The petitioners applied for several area variances and a special exception permit in connection with the subdivision of one parcel into two smaller lots, the erection of a single-family dwelling on one of the new lots, and the maintenance of an existing two-family dwelling on the other. The Board of Appeals of the Village of Amityville (hereinafter the Board) denied the application, in part upon a finding that “[tjhere was no showing of financial hardship or practical difficulty on behalf of either the applicant or the current owner.” The petitioners commenced this proceeding pursuant to CPLR article 78 to annul the Board’s determination and compel it to issue the variances and special exception permit. The Supreme Court denied the petition and dismissed the proceeding. We reverse and remit the matter to the Board for a new determination, in accordance herewith.
“Broad discretion is vested in local zoning boards in considering applications for variances, and judicial review is limited to determining whether the action taken by the board was illegal, arbitrary, or an abuse of discretion” (Matter of Ceballos v Zoning Bd. of Appeals of Town of Mount Pleasant, 304 AD2d 575, 575 [2003]). In passing on an application for an area variance, a village zoning board is required to “take into consideration the benefit to the applicant if the variance is granted, as weighed *497against the detriment to the health, safety and welfare of the neighborhood or community by such grant” (Village Law § 7-712-b [3] [b]). “In making such determination the board shall also consider: (1) whether an undesirable change will be produced in the character of the neighborhood or a detriment to nearby properties will be created by the granting of the area variance; (2) whether the benefit sought by the applicant can be achieved by some method, feasible for the applicant to pursue, other than an area variance; (3) whether the requested area variance is substantial; (4) whether the proposed variance will have an adverse effect or impact on the physical or environmental conditions in the neighborhood or district; and (5) whether the alleged difficulty was self-created, which consideration shall be relevant to the decision of the board of appeals, but shall not necessarily preclude the granting of the area variance” (Village Law § 7-712-b [3] [b]).

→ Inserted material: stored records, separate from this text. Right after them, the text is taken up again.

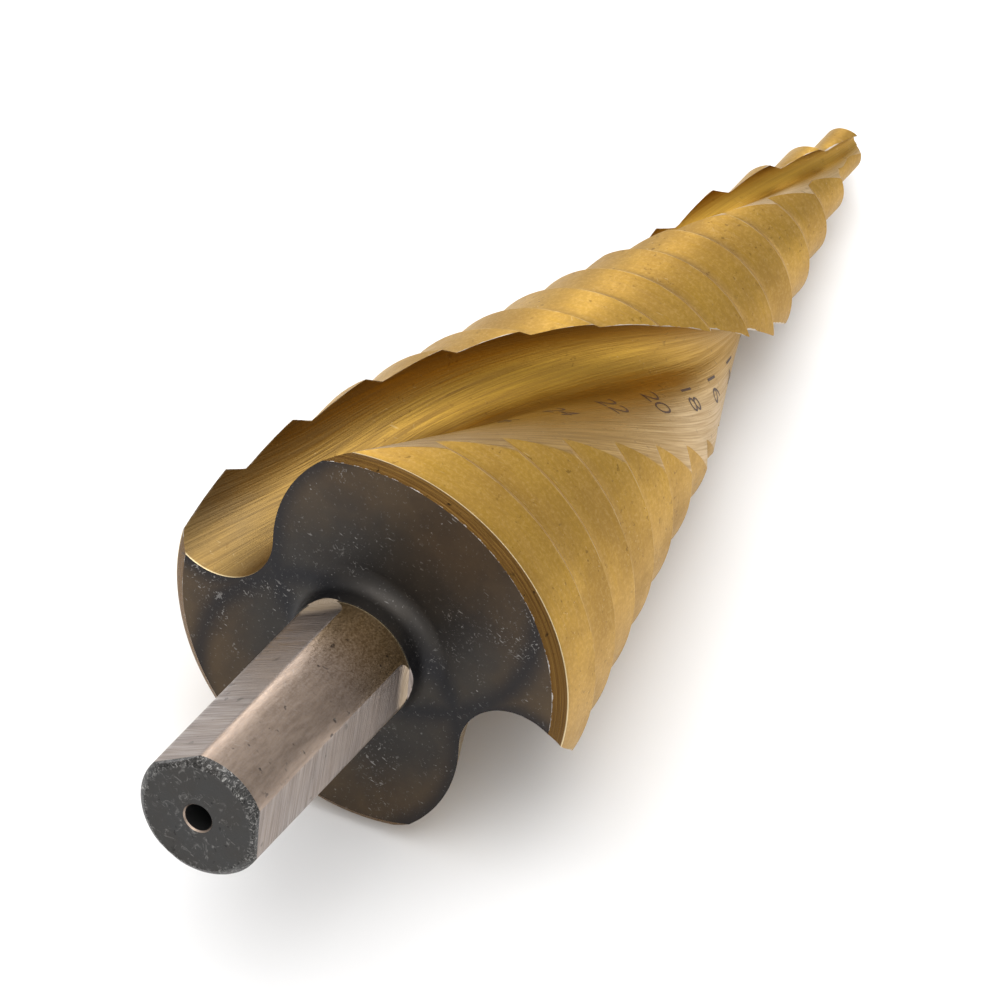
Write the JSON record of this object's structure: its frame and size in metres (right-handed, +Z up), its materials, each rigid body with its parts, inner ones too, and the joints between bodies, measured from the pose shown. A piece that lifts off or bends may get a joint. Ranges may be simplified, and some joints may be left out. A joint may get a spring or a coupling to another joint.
{
  "type": "step drill",
  "caption": "Step drill with two spiral flutes, a stepped conical body and a short shank with three flats, lying on its side.",
  "frame": {"origin": "centre of the footprint's box, on the surface that the drill lies on", "axes": "+X towards the tip along the drill's length, +Z up from the surface"},
  "size_m": [0.0996, 0.0318, 0.0313],
  "materials": {
    "coated_steel": "gold-coloured coating on the cone, bare brown-grey steel on the rear face and shank"
  },
  "bodies": {
    "root": {"step_drill": "coated_steel"}
  },
  "joints": []
}
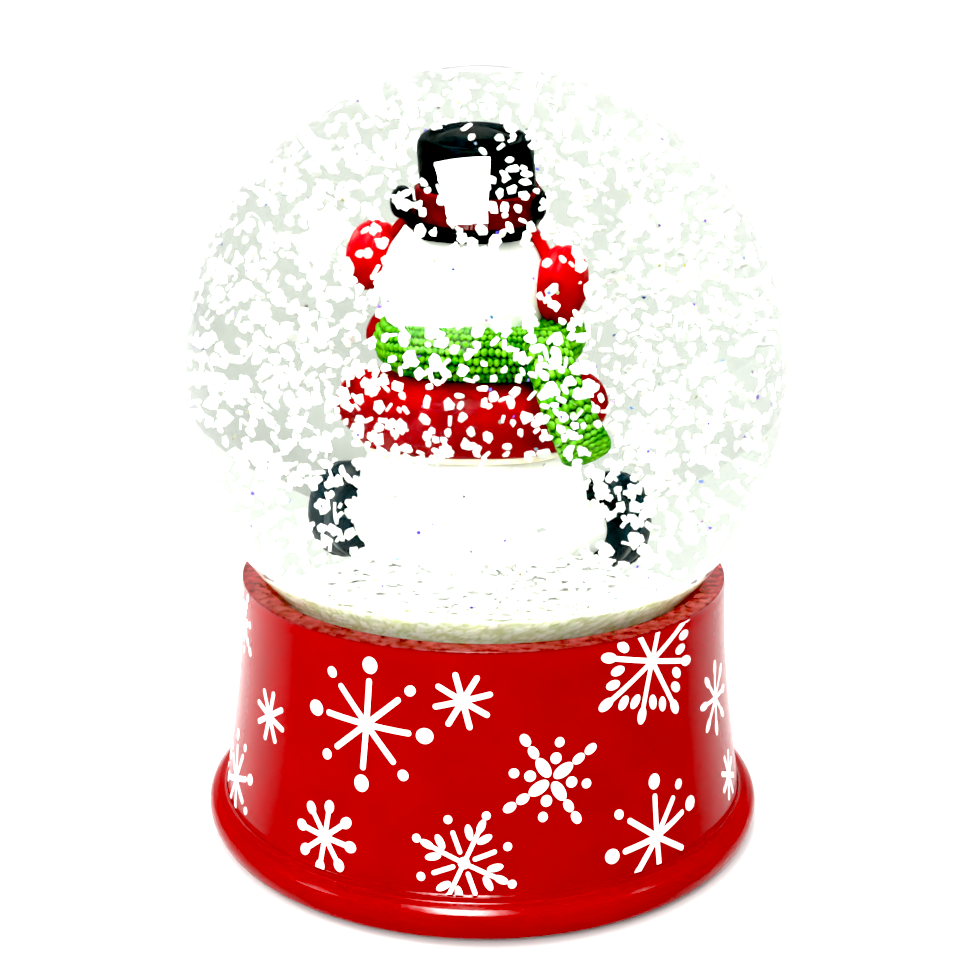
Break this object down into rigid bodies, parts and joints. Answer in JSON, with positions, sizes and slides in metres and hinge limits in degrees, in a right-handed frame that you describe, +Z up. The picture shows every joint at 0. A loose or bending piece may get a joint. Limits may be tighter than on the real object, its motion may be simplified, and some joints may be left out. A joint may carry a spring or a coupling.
{
  "type": "snow globe",
  "caption": "Musical snow globe: a water-filled glass ball with a snowman in a top hat, on a flared red lacquered base with a wind-up movement inside and a key underneath.",
  "frame": {"origin": "centre of the plane the four feet stand on", "axes": "+Z up through the ball; -Y is the side the snowman turns its back to; +X is to the right seen from -Y"},
  "size_m": [0.0996, 0.0996, 0.1277],
  "materials": {
    "clear_glass": "clear blown glass, slightly thick wall",
    "water": "clear liquid, faintly green",
    "red_lacquer": "deep red gloss lacquer on cast resin, with white printed snowflakes",
    "white_paint": "satin white paint on cast resin",
    "red_paint": "satin red paint on cast resin",
    "dark_red_paint": "satin dark red paint on cast resin",
    "black_paint": "semi-gloss black paint on cast resin",
    "green_paint": "green paint on cast resin, knitted relief",
    "orange_paint": "satin orange paint on cast resin",
    "rubber": "matt black rubber",
    "adhesive": "translucent amber epoxy",
    "black_plastic": "matt black moulded plastic",
    "cast_zinc": "as-cast grey zinc",
    "steel": "plated steel",
    "brass": "turned brass"
  },
  "bodies": {
    "root": {"glass_globe": "clear_glass", "water": "water", "rubber_stopper": "rubber", "globe_adhesive": "adhesive", "snow_mound": "white_paint", "lower_body": "white_paint", "coat": "red_paint", "scarf_wrap": "green_paint", "scarf_tail": "green_paint", "head": "white_paint", "earmuff_left": "red_paint", "earmuff_right": "red_paint", "earmuff_band": "red_paint", "nose": "orange_paint", "eye_left": "black_paint", "eye_right": "black_paint", "top_hat": "black_paint", "hat_band": "dark_red_paint", "sleeve_left": "red_paint", "sleeve_right": "red_paint", "mitten_left": "black_paint", "mitten_right": "black_paint", "leg_left": "white_paint", "leg_right": "white_paint", "boot_left": "black_paint", "boot_right": "black_paint", "base_shell": "red_lacquer", "base_plate": "black_plastic", "bedplate": "cast_zinc", "spring_barrel": "brass", "mainspring": "steel", "comb": "steel", "governor_bridge": "cast_zinc", "base_screw_1": "steel", "foot_1": "rubber", "base_screw_2": "steel", "foot_2": "rubber", "base_screw_3": "steel", "foot_3": "rubber", "base_screw_4": "steel", "foot_4": "rubber", "barrel_screw_1": "steel", "movement_screw_1": "steel", "barrel_screw_2": "steel", "movement_screw_2": "steel", "barrel_screw_3": "steel", "movement_screw_3": "steel", "comb_screw_1": "steel", "comb_screw_2": "steel"},
    "winding_key": {"winding_key": "steel", "winding_arbor": "steel", "crown_wheel": "brass"},
    "music_drum": {"music_drum": "brass"},
    "idler_wheel": {"idler_wheel": "brass"},
    "governor_fly": {"governor_fly": "black_plastic"}
  },
  "joints": [
    {"name": "key_turn", "type": "hinge", "parent": "root", "child": "winding_key", "pos_m": [-0.012, 0, 0.005], "axis": [0, 0, 1], "continuous": true},
    {"name": "drum_turn", "type": "hinge", "parent": "root", "child": "music_drum", "pos_m": [0.012, 0, 0.01787], "axis": [1, 0, 0], "continuous": true},
    {"name": "idler_turn", "type": "hinge", "parent": "root", "child": "idler_wheel", "pos_m": [0.026, 0.00679, 0.01547], "axis": [1, 0, 0], "continuous": true},
    {"name": "fly_turn", "type": "hinge", "parent": "root", "child": "governor_fly", "pos_m": [0.0265, 0.01199, 0.01547], "axis": [0, 0, 1], "continuous": true}
  ],
  "couplings": [
    {"joint": "drum_turn", "follows": "key_turn", "ratio": 3},
    {"joint": "idler_turn", "follows": "key_turn", "ratio": -6},
    {"joint": "fly_turn", "follows": "key_turn", "ratio": 60}
  ]
}
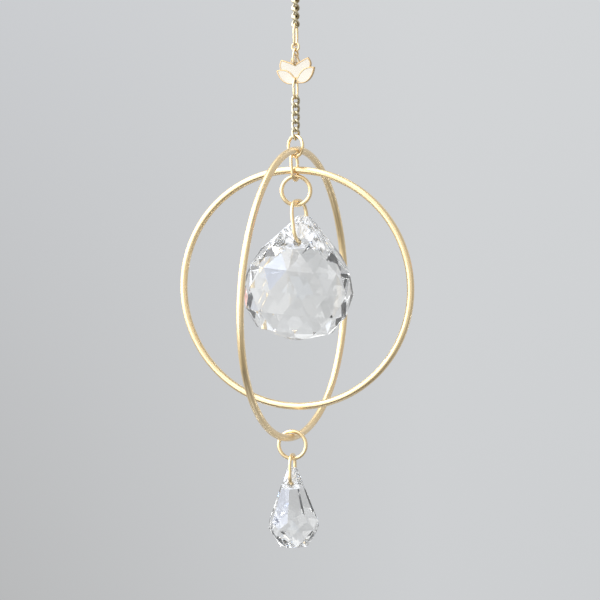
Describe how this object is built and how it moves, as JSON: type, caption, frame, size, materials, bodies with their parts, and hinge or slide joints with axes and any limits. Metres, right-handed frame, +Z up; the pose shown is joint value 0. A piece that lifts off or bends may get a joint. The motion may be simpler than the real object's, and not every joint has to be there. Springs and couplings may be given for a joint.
{
  "type": "crystal suncatcher",
  "caption": "Hanging suncatcher: crossed brass hoops round a faceted crystal ball with a crystal drop below, on a curb chain with a lotus charm.",
  "frame": {"origin": "inner top of the hanging ring, where the hook or nail that carries the suncatcher lies", "axes": "+Z up, with everything hanging down from the origin; +X to the viewer's right; the front faces -Y"},
  "size_m": [0.0627, 0.0737, 0.225],
  "materials": {
    "brass_wire": "pale gold-coloured drawn wire and stamped charm, satin with soft highlights",
    "silvery_chain": "fine curb chain, plated a paler and more silvery gold than the rings, bright",
    "crystal": "clear machine-cut crystal, polished flat facets"
  },
  "bodies": {
    "root": {"hanging_ring": "brass_wire", "chain_top_ring": "brass_wire", "upper_chain_link_01": "silvery_chain", "upper_chain_link_02": "silvery_chain", "upper_chain_link_03": "silvery_chain", "upper_chain_link_04": "silvery_chain", "upper_chain_link_05": "silvery_chain", "upper_chain_link_06": "silvery_chain", "upper_chain_link_07": "silvery_chain", "upper_chain_link_08": "silvery_chain", "upper_chain_link_09": "silvery_chain", "upper_chain_link_10": "silvery_chain", "upper_chain_link_11": "silvery_chain", "upper_chain_link_12": "silvery_chain", "upper_chain_link_13": "silvery_chain", "upper_chain_link_14": "silvery_chain", "upper_chain_link_15": "silvery_chain", "upper_chain_link_16": "silvery_chain", "upper_chain_link_17": "silvery_chain", "upper_chain_link_18": "silvery_chain", "upper_chain_link_19": "silvery_chain", "upper_chain_link_20": "silvery_chain", "upper_chain_link_21": "silvery_chain", "upper_chain_link_22": "silvery_chain", "upper_chain_link_23": "silvery_chain", "upper_chain_link_24": "silvery_chain", "upper_chain_link_25": "silvery_chain", "upper_chain_link_26": "silvery_chain", "upper_chain_link_27": "silvery_chain", "upper_chain_link_28": "silvery_chain", "upper_chain_link_29": "silvery_chain", "upper_chain_link_30": "silvery_chain", "upper_chain_link_31": "silvery_chain", "upper_chain_link_32": "silvery_chain", "long_link": "brass_wire", "small_ring": "brass_wire", "lotus_top_ring": "brass_wire", "lotus_charm": "brass_wire", "lotus_bottom_link": "brass_wire", "lower_chain_link_01": "silvery_chain", "lower_chain_link_02": "silvery_chain", "lower_chain_link_03": "silvery_chain", "lower_chain_link_04": "silvery_chain", "lower_chain_link_05": "silvery_chain", "top_ring": "brass_wire", "hoop_link": "brass_wire", "large_hoop": "brass_wire", "ball_ring": "brass_wire", "small_hoop": "brass_wire", "ball_bail": "brass_wire", "crystal_ball": "crystal", "drop_ring": "brass_wire", "drop_bail": "brass_wire", "crystal_drop": "crystal"}
  },
  "joints": []
}
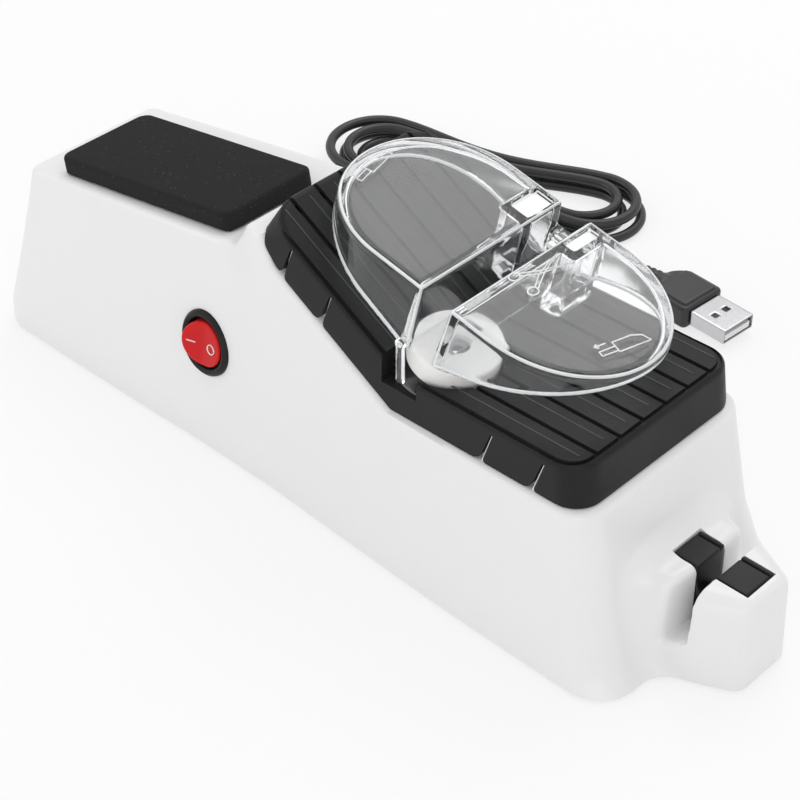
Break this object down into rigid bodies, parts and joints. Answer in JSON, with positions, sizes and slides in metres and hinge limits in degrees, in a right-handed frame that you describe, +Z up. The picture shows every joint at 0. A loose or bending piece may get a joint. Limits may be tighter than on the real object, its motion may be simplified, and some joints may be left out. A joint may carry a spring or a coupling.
{
  "type": "electric knife sharpener",
  "caption": "White electric knife sharpener with a clear wheel guard over a black ribbed guide, a hone pad, a nose slot, a red rocker switch and a USB cord.",
  "frame": {"origin": "centre of the body's footprint box, on the surface that the feet rest on, cord and plug left out", "axes": "+Z up, +X along the body towards the nose slot, -Y towards the side with the rocker switch"},
  "size_m": [0.2319, 0.1656, 0.0857],
  "materials": {
    "white_gloss": "glossy white ABS housing",
    "black_satin": "satin black moulded plastic",
    "hone_black": "fine matt black honing surface",
    "insert_black": "semi-gloss black plastic",
    "clear": "clear moulded plastic, slightly grey at the edges",
    "rocker_red": "glossy red plastic with white on and off marks",
    "wheel_white": "fine white ceramic grit",
    "hub_grey": "grey moulded plastic",
    "steel": "bright steel",
    "brass": "plain brass",
    "copper": "copper winding",
    "magnet_grey": "dark ferrite",
    "rubber": "soft black rubber",
    "cord_black": "smooth black PVC cord",
    "wire_red": "red wire sleeve",
    "wire_black": "black wire sleeve",
    "plate_white": "white plastic, lightly textured"
  },
  "bodies": {
    "base": {"upper_housing": "white_gloss", "base_plate": "plate_white", "guide_cover": "black_satin", "hone_pad": "hone_black", "nose_insert": "insert_black", "hone_blade_1": "steel", "hone_blade_2": "steel", "motor_can": "steel", "motor_bush": "brass", "motor_end_cap": "insert_black", "motor_bracket": "steel", "motor_magnet_1": "magnet_grey", "motor_magnet_2": "magnet_grey", "motor_terminal_1": "brass", "motor_terminal_2": "brass", "motor_screw_1": "steel", "motor_screw_2": "steel", "bracket_screw_1": "steel", "bracket_screw_2": "steel", "switch_bezel": "black_satin", "switch_terminal_1": "brass", "switch_terminal_2": "brass", "base_screw_1": "steel", "base_screw_2": "steel", "base_screw_3": "steel", "base_screw_4": "steel", "foot_1": "rubber", "foot_2": "rubber", "foot_3": "rubber", "foot_4": "rubber", "cable_grommet": "rubber", "motor_wire": "wire_red", "feed_wire": "wire_red", "return_wire": "wire_black", "supply_cord": "cord_black", "cord_hank": "cord_black", "plug_cord": "cord_black", "usb_overmold": "cord_black", "usb_shell": "steel", "usb_tongue": "plate_white"},
    "drive": {"grinding_wheel": "wheel_white", "wheel_hub": "hub_grey", "drive_shaft": "steel", "motor_rotor": "copper"},
    "rocker": {"switch_rocker": "rocker_red"},
    "guard": {"clear_guard": "clear"}
  },
  "joints": [
    {"name": "wheel_spin", "type": "hinge", "parent": "base", "child": "drive", "pos_m": [0.0353, -0.0144, 0.06], "axis": [0.2079, 0, 0.9781], "continuous": true},
    {"name": "rocker_tilt", "type": "hinge", "parent": "base", "child": "rocker", "pos_m": [-0.0353, -0.0279, 0.0299], "axis": [0.0083, 0.1476, 0.989], "range_deg": [-22, 0]},
    {"name": "guard_lift", "type": "slide", "parent": "base", "child": "guard", "axis": [0.1959, 0, 0.9806], "range_m": [0, 0.03]}
  ]
}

Village Law § 7-712-b [3] [b] preempts any inconsistent local zoning ordinance, including those, such as that enacted by the Village of Amityville, which permit or require a zoning board to consider whether an applicant for an area variance has shown that it would suffer practical difficulties or financial hardship if the variance were denied (see Matter of Cohen v Board of Appeals of Vil. of Saddle Rock, 100 NY2d 395, 402 [2003]). Moreover, contrary to the requirements articulated in the Code of the Village of Amityville § 183-43 (E), an applicant for a special exception permit need not show financial hardship or practical difficulties, but only that its application meets objective criteria articulated in the zoning ordinance, subject to reasonable conditions as a zoning board may impose that are rationally related to the salutary purposes of the ordinance (see Matter of Pleasant Val. Home Constr. v Van Wagner, 41 NY2d 1028, 1029 [1977]; Village Law § 7-725-b). Because the Board based its determination to deny both the special exception permit and the area variances in part on the petitioners’ failure to demonstrate practical difficulties or financial hardship, it relied upon inappropriate factors, and its determination is thus irrational and an abuse of discretion (see Matter of Cohen v Board of Appeals of Vil. of Saddle Rock, supra; Matter of Pleasant Val. Home Constr. v Van Wagner, supra).
Judicial review of an administrative determination is limited to the grounds invoked by the agency in making its decision (see Matter of Scherbyn v Wayne-Finger Lakes Bd. of Coop. Educ. Servs., 77 NY2d 753, 758 [1991]; Matter of Aronsky v Board of Educ., Community School Dist. No. 22 of City of N.Y., 75 NY2d 997, 1000 [1990]). Where the grounds relied upon by the agency *498are “ ‘inadequate or improper,’ ” a reviewing court is “ ‘powerless to affirm the administrative action by substituting what it considers to be a more adequate or proper basis’ ” (Matter of Montauk Improvement v Proccacino, 41 NY2d 913, 913 [1977], quoting Securities & Exch. Commn. v Chenery Corp., 332 US 194, 196 [1947]; see also Matter of Scherbyn v Wayne-Finger Lakes Bd. of Coop. Educ. Servs., supra at 758). We are thus constrained to remit the matter to the Board for a new determination on the petitioners’ application in light of the appropriate factors and standards, as set forth in this decision and order and the Village Law (see Matter of Cohen v Board of Appeals of Vil. of Saddle Rock, 297 AD2d 38, 40 [2002], affd 100 NY2d 395 [2003]; Matter of Russo v Black, 297 AD2d 381 [2002], affd sub nom. Matter of Cohen v Board of Appeals of Vil. of Saddle Rock, 100 NY2d 395 [2003]; Matter of Concerned Citizens of Montauk v Lester, 62 AD2d 171, 175 [1978]).
We do not reach the petitioners’ other contentions, and express no opinion as to whether the Board’s determination is sustainable on other grounds. S. Miller, J.P., Luciano, Adams and Cozier, JJ., concur.